--- Begin Records shown ---

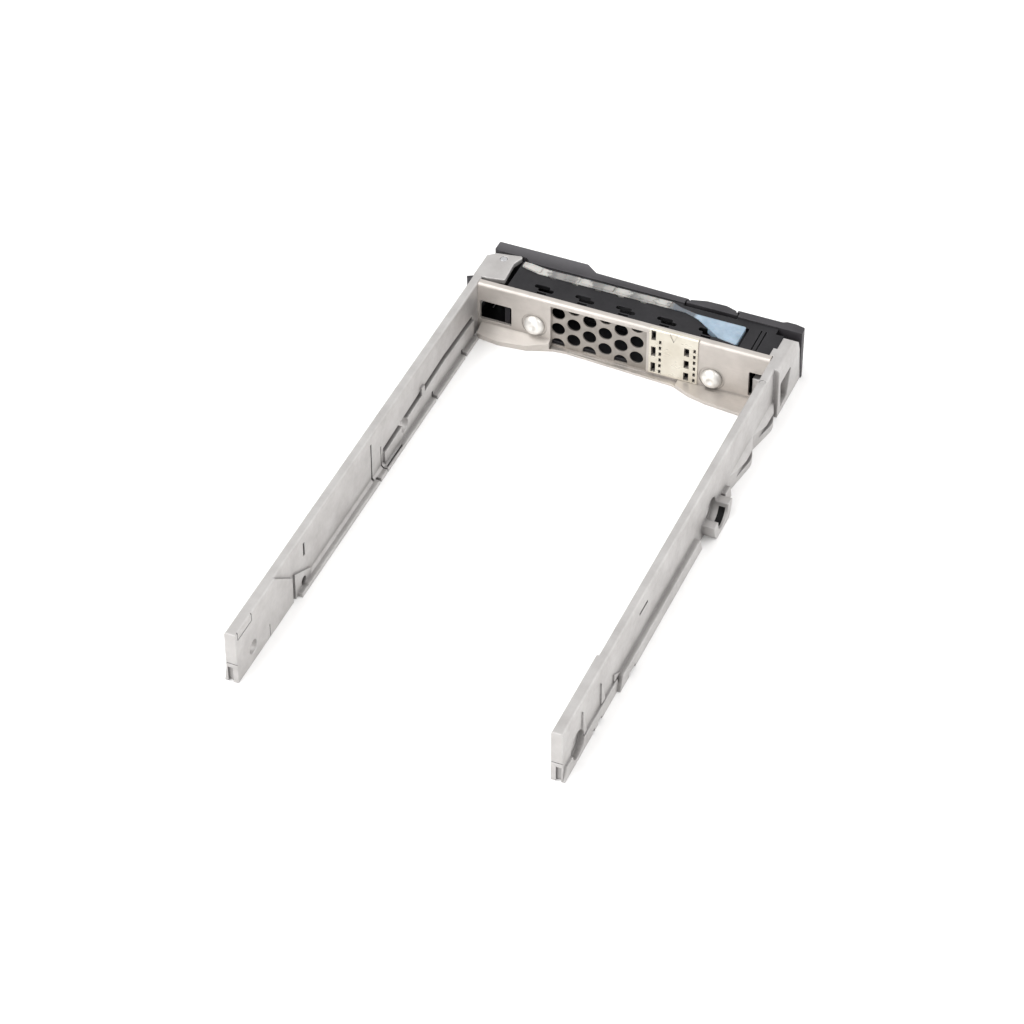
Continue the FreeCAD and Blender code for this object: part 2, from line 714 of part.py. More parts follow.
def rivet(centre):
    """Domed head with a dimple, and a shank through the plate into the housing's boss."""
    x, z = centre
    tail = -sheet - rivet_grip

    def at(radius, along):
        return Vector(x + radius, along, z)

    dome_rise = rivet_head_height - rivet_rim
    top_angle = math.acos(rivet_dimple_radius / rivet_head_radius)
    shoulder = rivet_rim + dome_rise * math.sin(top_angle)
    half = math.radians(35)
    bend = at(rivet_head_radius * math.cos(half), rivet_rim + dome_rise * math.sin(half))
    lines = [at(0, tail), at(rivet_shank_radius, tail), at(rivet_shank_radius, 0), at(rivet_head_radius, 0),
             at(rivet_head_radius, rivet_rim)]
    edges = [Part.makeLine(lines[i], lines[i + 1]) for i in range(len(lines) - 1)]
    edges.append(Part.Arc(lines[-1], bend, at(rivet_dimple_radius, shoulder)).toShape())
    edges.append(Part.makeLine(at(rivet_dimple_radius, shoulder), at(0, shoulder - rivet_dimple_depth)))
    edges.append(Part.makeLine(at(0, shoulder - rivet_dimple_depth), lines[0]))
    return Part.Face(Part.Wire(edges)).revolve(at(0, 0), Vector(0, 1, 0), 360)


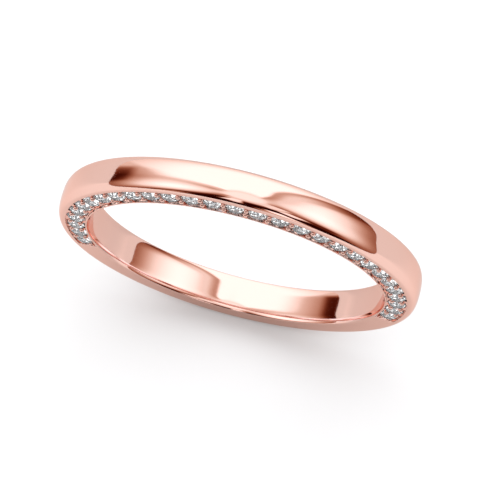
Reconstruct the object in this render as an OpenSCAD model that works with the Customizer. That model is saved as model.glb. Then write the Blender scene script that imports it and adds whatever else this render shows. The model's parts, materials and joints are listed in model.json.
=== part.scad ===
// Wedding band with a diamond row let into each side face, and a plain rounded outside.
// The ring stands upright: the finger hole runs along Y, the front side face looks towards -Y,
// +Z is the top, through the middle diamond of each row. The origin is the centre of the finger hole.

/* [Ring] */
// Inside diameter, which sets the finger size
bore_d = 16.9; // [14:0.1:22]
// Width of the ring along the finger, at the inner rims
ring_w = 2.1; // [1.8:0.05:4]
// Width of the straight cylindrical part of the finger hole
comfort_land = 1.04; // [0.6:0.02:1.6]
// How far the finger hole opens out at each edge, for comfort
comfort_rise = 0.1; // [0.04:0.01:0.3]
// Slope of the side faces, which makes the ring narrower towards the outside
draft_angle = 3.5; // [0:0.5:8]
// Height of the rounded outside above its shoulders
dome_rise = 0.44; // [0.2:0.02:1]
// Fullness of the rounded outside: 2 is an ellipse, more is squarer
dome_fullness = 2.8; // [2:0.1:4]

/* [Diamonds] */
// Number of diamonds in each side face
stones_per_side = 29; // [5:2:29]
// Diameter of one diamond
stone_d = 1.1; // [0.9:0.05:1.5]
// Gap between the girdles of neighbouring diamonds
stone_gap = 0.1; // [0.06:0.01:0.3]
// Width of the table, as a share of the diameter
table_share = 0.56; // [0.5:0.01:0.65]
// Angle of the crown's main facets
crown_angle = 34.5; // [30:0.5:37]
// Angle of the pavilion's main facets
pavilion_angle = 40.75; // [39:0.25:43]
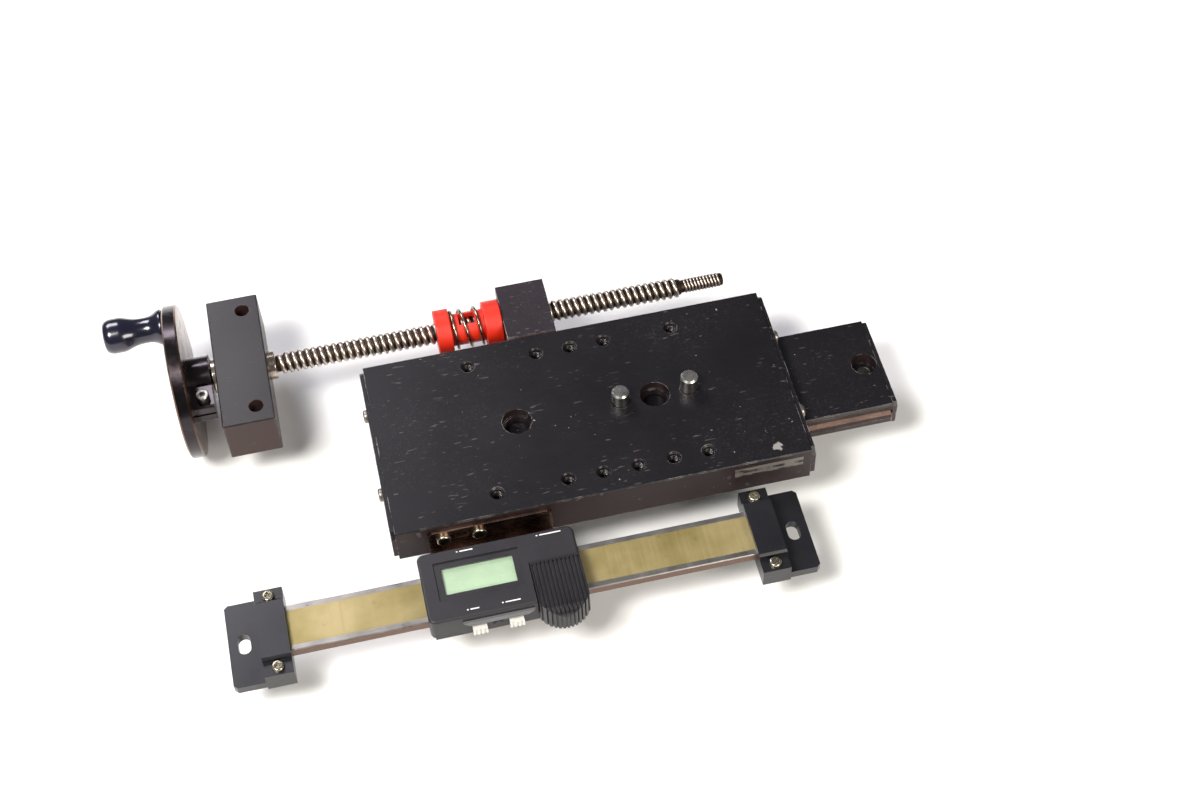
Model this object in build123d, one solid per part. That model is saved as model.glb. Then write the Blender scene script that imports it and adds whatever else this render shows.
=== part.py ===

--- End Records shown ---

### Task goal
Reproduce, word for word, every line starting at the line that contains "Model this object" and ending with the final line of the entries.

### Response below
Model this object in build123d, one solid per part. That model is saved as model.glb. Then write the Blender scene script that imports it and adds whatever else this render shows.
=== part.py ===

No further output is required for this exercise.